No voto do Ministro Edson Fachin, que acompanhou o Relator e a tese vencedora no julgamento do HC 126.292, ficou expressamente informado, em seus fundamentos, que os artigos 147 e 164 da Lei n° 7.210/84 (Lei de Execução Penal) que poderiam ser interpretados como a exigir a derradeira manifestação dos Tribunais Superiores sobre a sentença penal condenatória para a execução penal iniciar-se, deixam de ser argumento suficiente a impedir a execução penal depois de esgotadas as instâncias ordinárias, porque anteriores à Lei n° 8.038/90, diploma legal que prevê a regulamentação dos recursos extraordinário e especial.

Ora, apesar de ficar claramente demonstrado, pelo inteiro teor do julgado, que o STF admitiu expressamente a execução da pena após a condenação em segundo grau de jurisdição, o Superior Tribunal de Justiça, em decisão proferida aos 14.06.2017 e publicada aos 24.08.2017, através de sua Quinta Turma, em evidente retrocesso, decidiu no sentido de que o entendimento do STF  não se aplica aos casos de penas restritivas de direitos, mas tão somente aos casos de penas privativas de liberdade.

Para o STJ, em entendimento que não se harmoniza com a festejada decisão Plenária de nossa Corte Maior, o Supremo Tribunal Federal tratou apenas sobre a execução da pena privativa de liberdade e não sobre a execução das penas restritivas de direitos.

Dessa forma, para o STJ (AgRg nos EDcl no Recurso Especial n° 1.619.087 – SC), se o réu é condenado em primeira instância a uma pena privativa de liberdade, tem sua condenação confirmada em um juízo de apelação, mas sua pena privativa de liberdade é substituída por uma pena restritiva de direito, esta pena não poderá ser executada após a confirmação da condenação em juízo de apelação.

Segundo o Relator do malsinado julgado no STJ, Ministro Reynaldo Soares da Fonseca, o art. 147 da Lei de Execução Penal impede a execução provisória da pena restritiva de direito.

O que o STJ fez foi ressuscitar o entendimento do STF que vigorava até antes do festejado julgamento de 2016 para justificar agora, momento em que já existe outro entendimento sobre a matéria, que a pena restritiva de direito não pode ser executada antes do trânsito em julgado da sentença penal condenatória, utilizando-se como argumento não somente o princípio da presunção constitucional da presunção de inocência, mas também o artigo 147 da Lei de Execução Penal.

Na verdade, todos os dois fundamentos apresentados pelo STJ para justificar a impossibilidade da execução provisória da pena restritiva de direito já foram afastados pelo STF no julgamento do HC n° 126.292. O STF, em Sessão Plenária, já decidiu que a execução provisória da pena, seja ela privativa de liberdade ou restritiva de direito, não ofende o núcleo essencial do princípio constitucional da presunção de inocência, tendo em vista que é no juízo de apelação que “fica definitivamente exaurido o exame sobre os fatos e provas da causa”.
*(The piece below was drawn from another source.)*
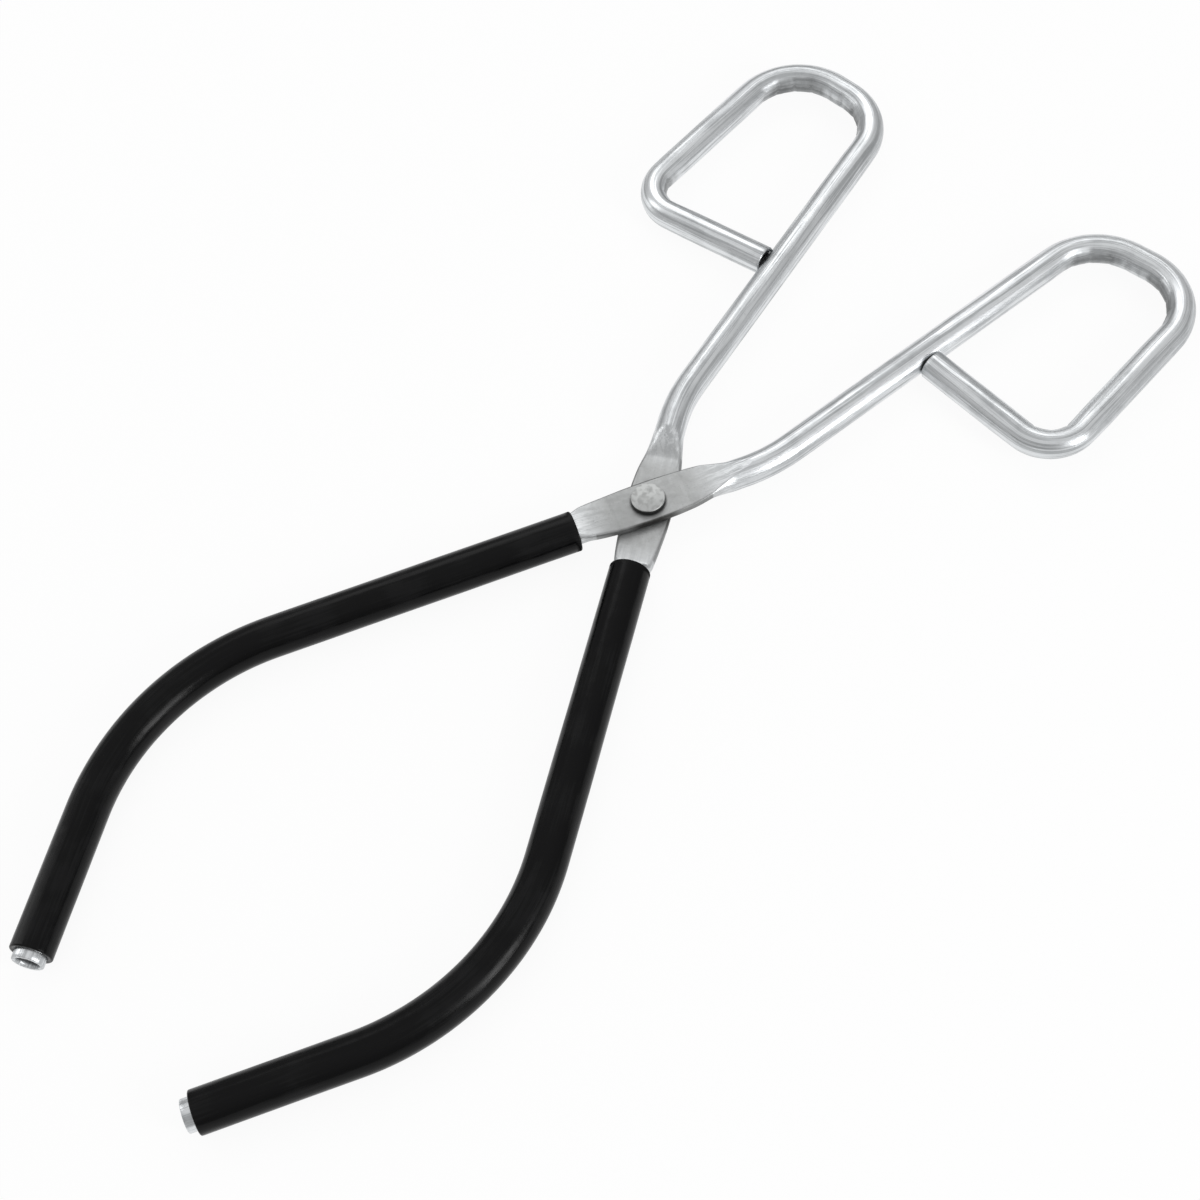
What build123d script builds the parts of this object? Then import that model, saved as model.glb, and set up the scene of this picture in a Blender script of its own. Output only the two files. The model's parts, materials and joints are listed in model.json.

Por sua vez, como manifestado pelo Ministro Edson Fachin, em seu voto no HC n° 126.292, o artigo 147 da Lei n° 7.210/84 deixou de ser argumento suficiente a impedir a execução penal depois de esgotadas as instâncias ordinárias porque anteriores à Lei n° 8.038/90. Ou seja, quando a LEP fez tal previsão, não existiam os chamados recursos especiais e extraordinários.

Dr forma conclusiva, se o STF já admitiu a possibilidade de execução provisória de pena privativa de liberdade, pena muito mais gravosa do que a pena restritiva de direito, é lógico que esse entendimento se aplica às penas menos gravosas de restrição de direitos e de multa.

Basta seguir, aqui, a razoabilidade e um raciocínio lógico. Se pode haver até mesmo a prisão após esgotadas as instâncias ordinárias, por que razão não poderia ocorrer a execução de uma prestação de serviço à comunidade?

A decisão proferida pelo STF no julgamento do HC n° 126.296 impõe, com clareza solar, que seja feita uma interpretação constitucionalizada a respeito do artigo 147 da LEP, que não admite mais uma interpretação meramente literal, empobrecida, leitura essa que terá como pano de fundo esse novo entendimento sobre o que vem a ser trânsito em julgado para fins de execução de uma pena.